- What is expected
Beginning with the first line below, please repeat the material exactly, ending with the line that includes "wall[2:-1], foot_arc, floor)".
* Begin Stored data *
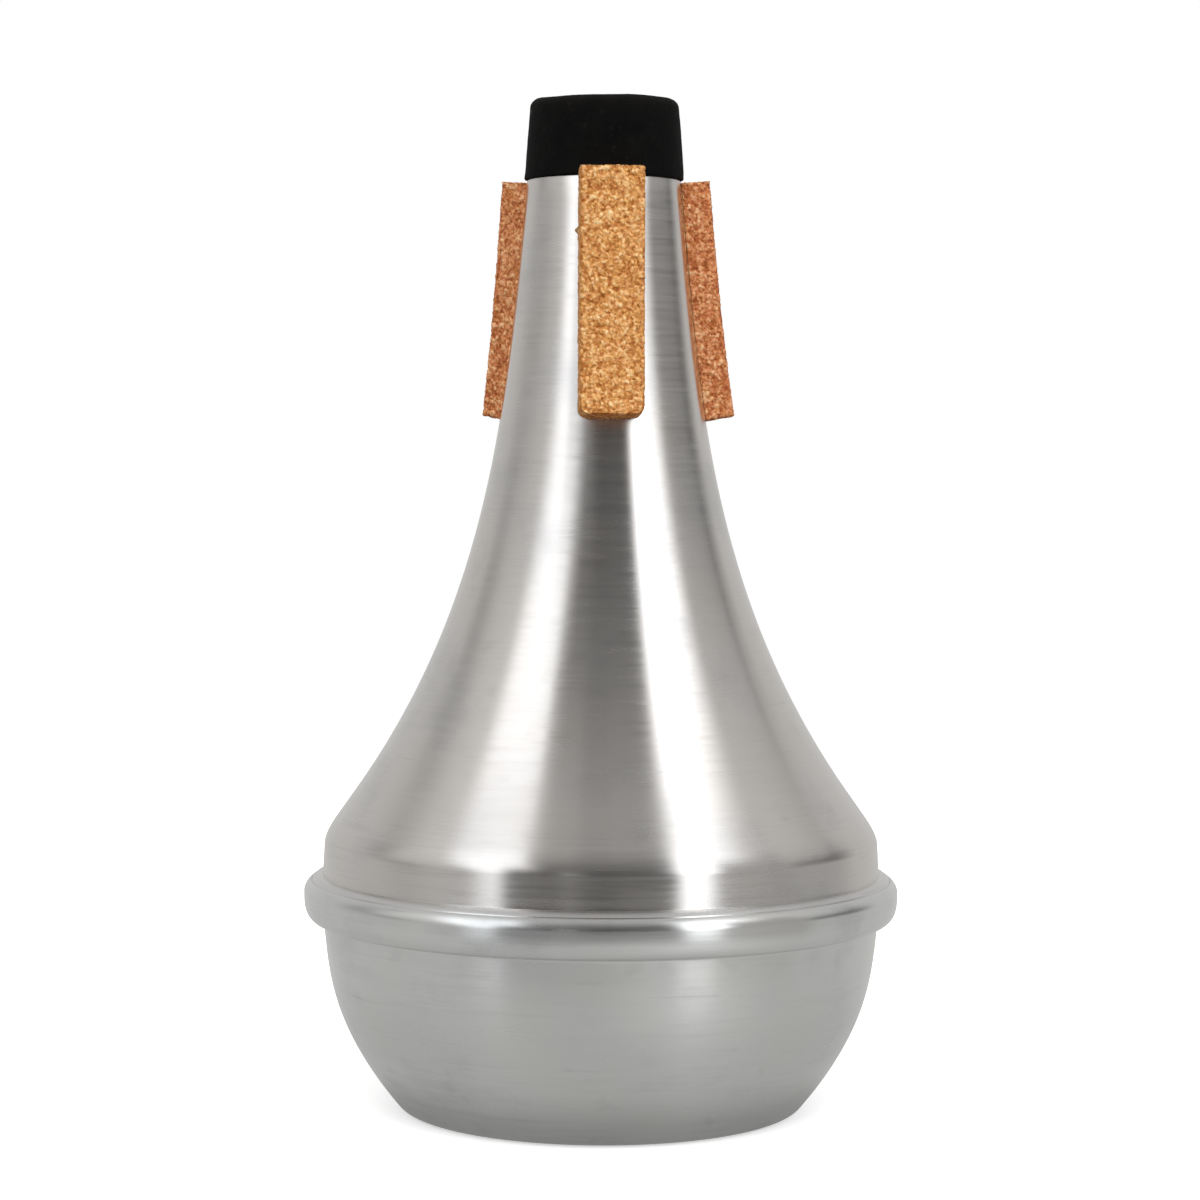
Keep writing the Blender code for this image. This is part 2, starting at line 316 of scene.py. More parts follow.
def bowl_profile():
    lip = bezier(LIP_TIP, (49.37, 38.52), (BEAD_R, 37.66), (BEAD_R, BEAD_WIDEST_Z), 30)
    tip = arc_at((lip[0][0] + 0.01, BEAD_WIDEST_Z), lip[0], lip[3], 0.08, 5)
    under = power_arc(
        (BOWL_RIM_R, BEAD_WIDEST_Z),
        (BEAD_R - BOWL_RIM_R, BEAD_WIDEST_Z - BEAD_BOTTOM_Z),
        BEAD_BOTTOM_POWER,
        0,
        -90,
        36,
    )
    wall = bezier(
        (BOWL_RIM_R, BEAD_BOTTOM_Z), (45.76, 23.67), (45.98, 15.07), FOOT_CORNER, 90
    )
    # a tight inner corner where the bead's underside meets the wall
    corner = arc_at(under[-4], under[-1], wall[4], 0.30, 6)
    down = np.array(FOOT_CORNER) - np.array((45.98, 15.07))
    foot = crossing(FOOT_CORNER, down, (0.0, 0.0), (1.0, 0.0))
    reach = np.linalg.norm(np.array(FOOT_CORNER) - foot)
    between = math.pi - math.acos((FOOT_CORNER[0] - foot[0]) / reach)
    foot_arc = arc_at(FOOT_CORNER, foot, (0.0, 0.0), reach * math.tan(between / 2), 14)
    floor = [(r, 0.0) for r in np.linspace(foot_arc[-1][0], 0.4, 42)[1:]]
    outer = joined(tip, lip[2:], under[1:-4], corner, wall[2:-1], foot_arc, floor)

    hollow = power_arc(
        (BOWL_RIM_R - 0.55, BEAD_WIDEST_Z),
        (BEAD_R - SHEET - BOWL_RIM_R + 0.55, BEAD_WIDEST_Z - BEAD_BOTTOM_Z - SHEET),
        BEAD_BOTTOM_POWER,
        0,
        -90,
        12,
    )
    inside = offset(joined(wall[6::6], foot_arc[::3]), SHEET)
    inside[-1] = (inside[-1][0], SHEET)
    inner = joined(
        (tip[0][0] + 0.005, BEAD_WIDEST_Z + 0.9),
        (BEAD_R - SHEET, BEAD_WIDEST_Z - 0.3),
        hollow[1:],
        inside,
    )
    floor_in = [(r, SHEET) for r in np.linspace(inside[-1][0], 0.4, 12)[1:]]
    inner = joined(inner, floor_in)
    return joined((0.0, SHEET), inner[::-1], outer, (0.0, 0.0))


# ==================================================================== shaders
class Graph:
    """Short names for building a node tree. A value is a number or a socket."""

    def __init__(self, tree):
        self.tree, self.nodes, self.links = tree, tree.nodes, tree.links

    def node(self, kind, **settings):
        made = self.nodes.new(kind)
        for key, value in settings.items():
            setattr(made, key, value)
        return made

    def put(self, socket, value):
        if isinstance(value, bpy.types.NodeSocket):
            self.links.new(value, socket)
        elif value is not None:
            socket.default_value = value

    def math(self, operation, a, b=None, c=None, clamp=False):
        made = self.node("ShaderNodeMath", operation=operation, use_clamp=clamp)
        for socket, value in zip(made.inputs, (a, b, c)):
            self.put(socket, value)
        return made.outputs[0]

    def add(self, a, b):
        return self.math("ADD", a, b)

    def sub(self, a, b):
        return self.math("SUBTRACT", a, b)

    def mul(self, a, b):
        return self.math("MULTIPLY", a, b)

    def mix(self, a, b, factor):
        """a where the factor is 0, b where it is 1."""
        return self.add(self.mul(a, self.sub(1.0, factor)), self.mul(b, factor))

    def ramp(self, value, low, high, to_low=0.0, to_high=1.0, kind="SMOOTHSTEP"):
        made = self.node("ShaderNodeMapRange", interpolation_type=kind, clamp=True)
        for socket, v in zip(made.inputs[:5], (value, low, high, to_low, to_high)):
            self.put(socket, v)
        return made.outputs[0]

    def dot(self, vector, constant):
        made = self.node("ShaderNodeVectorMath", operation="DOT_PRODUCT")
        self.put(made.inputs[0], vector)
        self.put(made.inputs[1], tuple(float(x) for x in constant))
        return made.outputs["Value"]

    def scaled(self, vector, scale):
        made = self.node("ShaderNodeVectorMath", operation="MULTIPLY")
        self.put(made.inputs[0], vector)
        self.put(made.inputs[1], scale)
        return made.outputs[0]

    def shifted(self, vector, by):
        made = self.node("ShaderNodeVectorMath", operation="ADD")
        self.put(made.inputs[0], vector)
        self.put(made.inputs[1], by)
        return made.outputs[0]

    def vector(self, x, y, z):
        made = self.node("ShaderNodeCombineXYZ")
        for socket, value in zip(made.inputs, (x, y, z)):
            self.put(socket, value)
        return made.outputs[0]

    def parts(self, vector):
        made = self.node("ShaderNodeSeparateXYZ")
        self.put(made.inputs[0], vector)
        return made.outputs

    def noise(self, vector, scale, detail=2.0, roughness=0.5, distortion=0.0):
        made = self.node("ShaderNodeTexNoise")
        self.put(made.inputs["Vector"], vector)
        self.put(made.inputs["Scale"], scale)
        self.put(made.inputs["Detail"], detail)
        self.put(made.inputs["Roughness"], roughness)
        self.put(made.inputs["Distortion"], distortion)
        return made.outputs[0]

    def voronoi(self, vector, scale, feature="F1", randomness=1.0):
        made = self.node("ShaderNodeTexVoronoi", feature=feature)
        self.put(made.inputs["Vector"], vector)
        self.put(made.inputs["Scale"], scale)
        self.put(made.inputs["Randomness"], randomness)
        return made.outputs

    def colour_ramp(self, value, stops, kind="LINEAR"):
        made = self.node("ShaderNodeValToRGB")
        made.color_ramp.interpolation = kind
        elements = made.color_ramp.elements
        while len(elements) < len(stops):
            elements.new(0.5)
        for element, (position, colour) in zip(elements, stops):
            element.position = position
            element.color = (*colour, 1.0)
        self.put(made.inputs[0], value)
        return made.outputs[0]

    def mix_colour(self, a, b, factor, blend="MIX"):
        made = self.node("ShaderNodeMix", data_type="RGBA", blend_type=blend)
        self.put(made.inputs[0], factor)
        self.put(made.inputs[6], a if not isinstance(a, tuple) else (*a, 1.0))
        self.put(made.inputs[7], b if not isinstance(b, tuple) else (*b, 1.0))
        return made.outputs[2]

    def bump(self, height, distance, strength=1.0, normal=None):
        made = self.node("ShaderNodeBump")
        self.put(made.inputs["Strength"], strength)
        self.put(made.inputs["Distance"], distance)
        self.put(made.inputs["Height"], height)
        if normal is not None:
            self.put(made.inputs["Normal"], normal)
        return made.outputs[0]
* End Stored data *
- Reply
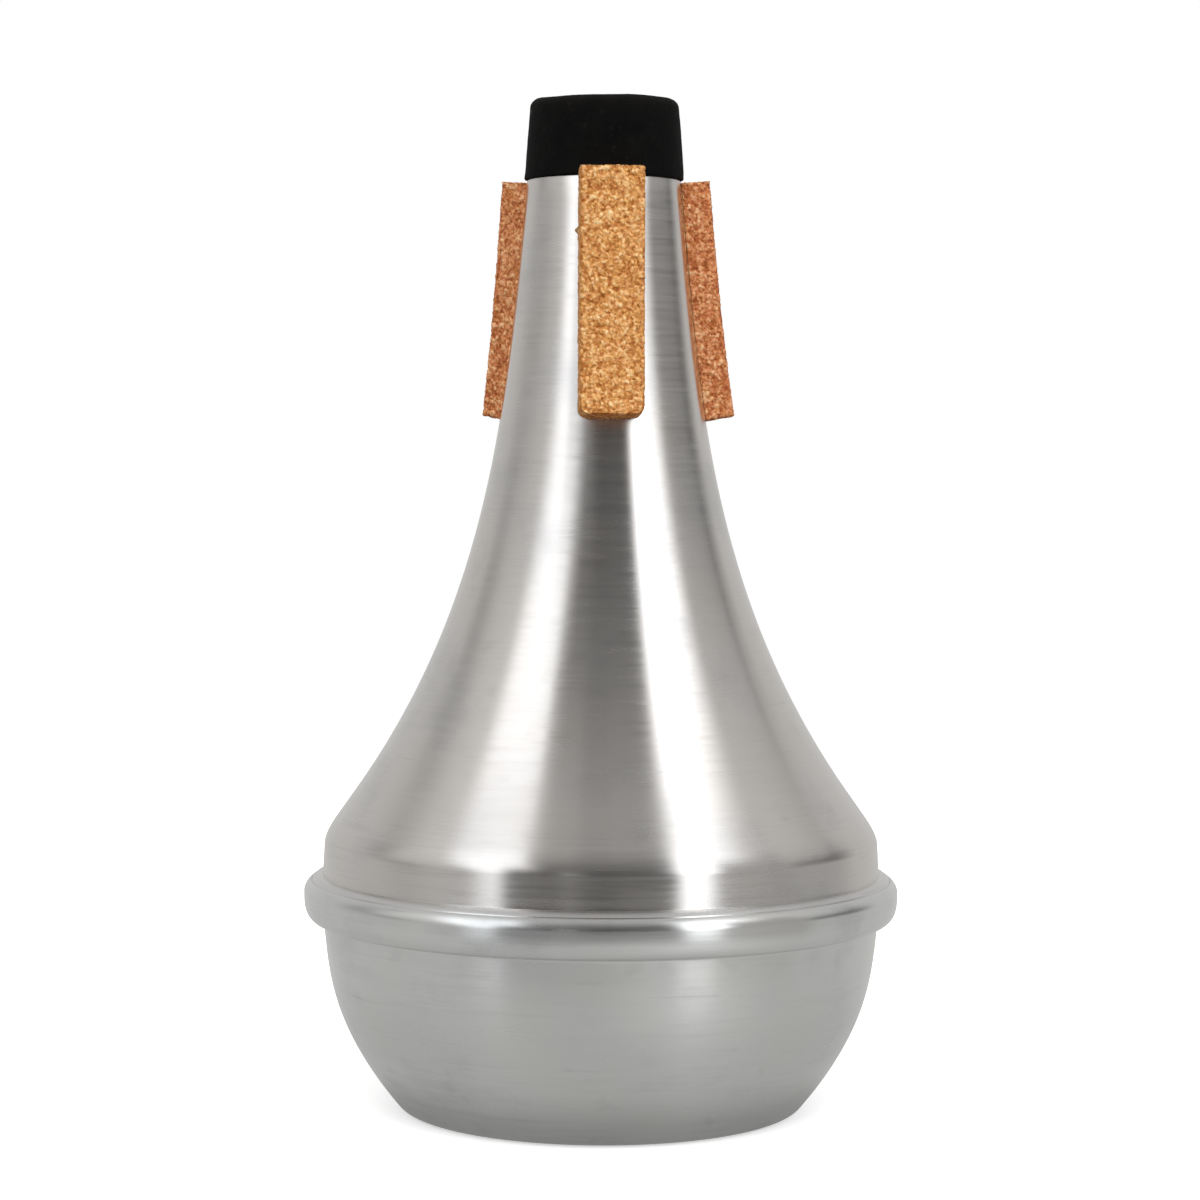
Keep writing the Blender code for this image. This is part 2, starting at line 316 of scene.py. More parts follow.
def bowl_profile():
    lip = bezier(LIP_TIP, (49.37, 38.52), (BEAD_R, 37.66), (BEAD_R, BEAD_WIDEST_Z), 30)
    tip = arc_at((lip[0][0] + 0.01, BEAD_WIDEST_Z), lip[0], lip[3], 0.08, 5)
    under = power_arc(
        (BOWL_RIM_R, BEAD_WIDEST_Z),
        (BEAD_R - BOWL_RIM_R, BEAD_WIDEST_Z - BEAD_BOTTOM_Z),
        BEAD_BOTTOM_POWER,
        0,
        -90,
        36,
    )
    wall = bezier(
        (BOWL_RIM_R, BEAD_BOTTOM_Z), (45.76, 23.67), (45.98, 15.07), FOOT_CORNER, 90
    )
    # a tight inner corner where the bead's underside meets the wall
    corner = arc_at(under[-4], under[-1], wall[4], 0.30, 6)
    down = np.array(FOOT_CORNER) - np.array((45.98, 15.07))
    foot = crossing(FOOT_CORNER, down, (0.0, 0.0), (1.0, 0.0))
    reach = np.linalg.norm(np.array(FOOT_CORNER) - foot)
    between = math.pi - math.acos((FOOT_CORNER[0] - foot[0]) / reach)
    foot_arc = arc_at(FOOT_CORNER, foot, (0.0, 0.0), reach * math.tan(between / 2), 14)
    floor = [(r, 0.0) for r in np.linspace(foot_arc[-1][0], 0.4, 42)[1:]]
    outer = joined(tip, lip[2:], under[1:-4], corner, wall[2:-1], foot_arc, floor)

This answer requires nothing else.